» Collected data
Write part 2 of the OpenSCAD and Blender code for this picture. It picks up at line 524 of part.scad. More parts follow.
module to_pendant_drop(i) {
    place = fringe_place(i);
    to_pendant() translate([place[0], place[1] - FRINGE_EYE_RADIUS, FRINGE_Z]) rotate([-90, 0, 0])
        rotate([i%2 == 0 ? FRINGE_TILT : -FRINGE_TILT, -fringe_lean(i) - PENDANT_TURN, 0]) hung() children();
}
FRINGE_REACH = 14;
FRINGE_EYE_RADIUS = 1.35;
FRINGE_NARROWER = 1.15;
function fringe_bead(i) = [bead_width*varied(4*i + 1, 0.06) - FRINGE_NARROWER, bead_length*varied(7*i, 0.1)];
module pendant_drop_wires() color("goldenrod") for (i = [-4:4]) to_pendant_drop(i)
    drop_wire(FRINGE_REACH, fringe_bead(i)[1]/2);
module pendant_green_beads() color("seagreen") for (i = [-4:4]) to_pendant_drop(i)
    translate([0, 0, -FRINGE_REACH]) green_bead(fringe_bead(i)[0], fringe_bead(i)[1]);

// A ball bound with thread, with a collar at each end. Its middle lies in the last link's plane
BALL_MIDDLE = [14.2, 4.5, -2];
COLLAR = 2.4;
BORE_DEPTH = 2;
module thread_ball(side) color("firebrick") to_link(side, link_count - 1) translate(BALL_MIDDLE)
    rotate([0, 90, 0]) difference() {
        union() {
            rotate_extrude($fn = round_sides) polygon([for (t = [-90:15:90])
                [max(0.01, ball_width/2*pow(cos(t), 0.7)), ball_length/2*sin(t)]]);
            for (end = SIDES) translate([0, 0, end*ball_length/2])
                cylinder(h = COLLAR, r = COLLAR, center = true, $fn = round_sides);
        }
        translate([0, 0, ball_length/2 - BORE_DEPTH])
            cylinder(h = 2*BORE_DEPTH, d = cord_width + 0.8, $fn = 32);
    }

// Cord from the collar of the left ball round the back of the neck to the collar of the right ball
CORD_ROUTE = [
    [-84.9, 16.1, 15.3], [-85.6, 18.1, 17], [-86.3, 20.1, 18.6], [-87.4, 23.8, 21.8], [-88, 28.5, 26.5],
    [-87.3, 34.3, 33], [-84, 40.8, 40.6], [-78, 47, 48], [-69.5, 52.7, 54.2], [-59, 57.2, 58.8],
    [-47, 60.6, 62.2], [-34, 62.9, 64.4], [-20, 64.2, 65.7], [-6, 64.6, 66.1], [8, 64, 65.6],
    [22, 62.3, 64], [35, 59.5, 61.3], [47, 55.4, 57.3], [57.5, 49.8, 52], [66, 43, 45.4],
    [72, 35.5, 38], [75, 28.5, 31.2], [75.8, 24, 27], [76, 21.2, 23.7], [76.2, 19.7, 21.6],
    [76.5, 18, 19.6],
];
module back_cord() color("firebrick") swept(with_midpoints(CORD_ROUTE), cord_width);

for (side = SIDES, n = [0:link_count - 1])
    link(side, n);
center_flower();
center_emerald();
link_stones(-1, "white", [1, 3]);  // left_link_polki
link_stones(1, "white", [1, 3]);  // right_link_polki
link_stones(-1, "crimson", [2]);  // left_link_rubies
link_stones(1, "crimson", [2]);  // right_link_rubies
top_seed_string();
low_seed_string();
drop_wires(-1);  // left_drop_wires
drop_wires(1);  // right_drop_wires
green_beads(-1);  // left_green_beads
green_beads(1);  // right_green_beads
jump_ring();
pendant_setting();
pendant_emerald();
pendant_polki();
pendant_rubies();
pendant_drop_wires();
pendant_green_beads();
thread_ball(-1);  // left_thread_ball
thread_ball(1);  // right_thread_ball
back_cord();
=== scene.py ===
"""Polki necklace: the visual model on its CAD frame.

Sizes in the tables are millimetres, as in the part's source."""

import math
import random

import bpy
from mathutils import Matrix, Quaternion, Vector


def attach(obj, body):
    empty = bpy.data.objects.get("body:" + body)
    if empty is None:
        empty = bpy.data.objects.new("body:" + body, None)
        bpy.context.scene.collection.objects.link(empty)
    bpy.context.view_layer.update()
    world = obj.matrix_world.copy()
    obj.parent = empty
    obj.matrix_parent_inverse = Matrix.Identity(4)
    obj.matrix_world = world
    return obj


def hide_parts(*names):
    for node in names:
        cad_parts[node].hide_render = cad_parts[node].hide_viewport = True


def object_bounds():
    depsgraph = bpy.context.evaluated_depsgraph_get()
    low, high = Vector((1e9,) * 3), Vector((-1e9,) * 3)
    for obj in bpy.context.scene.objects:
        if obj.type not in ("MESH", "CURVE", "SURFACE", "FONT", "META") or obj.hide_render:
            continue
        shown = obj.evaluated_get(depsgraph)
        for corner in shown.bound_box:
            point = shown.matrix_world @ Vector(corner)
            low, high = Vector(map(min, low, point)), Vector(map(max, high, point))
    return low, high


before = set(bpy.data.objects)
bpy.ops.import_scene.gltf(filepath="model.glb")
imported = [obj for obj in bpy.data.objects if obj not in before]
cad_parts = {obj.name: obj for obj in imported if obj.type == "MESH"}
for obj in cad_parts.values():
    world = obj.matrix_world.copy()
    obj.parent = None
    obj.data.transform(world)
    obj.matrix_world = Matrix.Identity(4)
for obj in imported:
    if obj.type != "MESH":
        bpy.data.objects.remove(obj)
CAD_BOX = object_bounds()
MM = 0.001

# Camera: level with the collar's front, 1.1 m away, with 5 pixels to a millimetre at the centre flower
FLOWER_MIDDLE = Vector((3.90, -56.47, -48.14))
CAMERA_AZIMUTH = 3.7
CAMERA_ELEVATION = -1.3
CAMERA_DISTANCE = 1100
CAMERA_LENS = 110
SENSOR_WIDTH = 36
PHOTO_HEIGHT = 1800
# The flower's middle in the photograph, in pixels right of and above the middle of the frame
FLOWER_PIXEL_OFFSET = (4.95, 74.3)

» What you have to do
Retype exactly what runs from the line containing "for (side = SIDES, n = [0:link_count - 1])" through the line containing "obj.matrix_world = Matrix.Identity(4)", both lines included, and stop there.

» Task answer
for (side = SIDES, n = [0:link_count - 1])
    link(side, n);
center_flower();
center_emerald();
link_stones(-1, "white", [1, 3]);  // left_link_polki
link_stones(1, "white", [1, 3]);  // right_link_polki
link_stones(-1, "crimson", [2]);  // left_link_rubies
link_stones(1, "crimson", [2]);  // right_link_rubies
top_seed_string();
low_seed_string();
drop_wires(-1);  // left_drop_wires
drop_wires(1);  // right_drop_wires
green_beads(-1);  // left_green_beads
green_beads(1);  // right_green_beads
jump_ring();
pendant_setting();
pendant_emerald();
pendant_polki();
pendant_rubies();
pendant_drop_wires();
pendant_green_beads();
thread_ball(-1);  // left_thread_ball
thread_ball(1);  // right_thread_ball
back_cord();
=== scene.py ===
"""Polki necklace: the visual model on its CAD frame.

Sizes in the tables are millimetres, as in the part's source."""

import math
import random

import bpy
from mathutils import Matrix, Quaternion, Vector


def attach(obj, body):
    empty = bpy.data.objects.get("body:" + body)
    if empty is None:
        empty = bpy.data.objects.new("body:" + body, None)
        bpy.context.scene.collection.objects.link(empty)
    bpy.context.view_layer.update()
    world = obj.matrix_world.copy()
    obj.parent = empty
    obj.matrix_parent_inverse = Matrix.Identity(4)
    obj.matrix_world = world
    return obj


def hide_parts(*names):
    for node in names:
        cad_parts[node].hide_render = cad_parts[node].hide_viewport = True


def object_bounds():
    depsgraph = bpy.context.evaluated_depsgraph_get()
    low, high = Vector((1e9,) * 3), Vector((-1e9,) * 3)
    for obj in bpy.context.scene.objects:
        if obj.type not in ("MESH", "CURVE", "SURFACE", "FONT", "META") or obj.hide_render:
            continue
        shown = obj.evaluated_get(depsgraph)
        for corner in shown.bound_box:
            point = shown.matrix_world @ Vector(corner)
            low, high = Vector(map(min, low, point)), Vector(map(max, high, point))
    return low, high


before = set(bpy.data.objects)
bpy.ops.import_scene.gltf(filepath="model.glb")
imported = [obj for obj in bpy.data.objects if obj not in before]
cad_parts = {obj.name: obj for obj in imported if obj.type == "MESH"}
for obj in cad_parts.values():
    world = obj.matrix_world.copy()
    obj.parent = None
    obj.data.transform(world)
    obj.matrix_world = Matrix.Identity(4)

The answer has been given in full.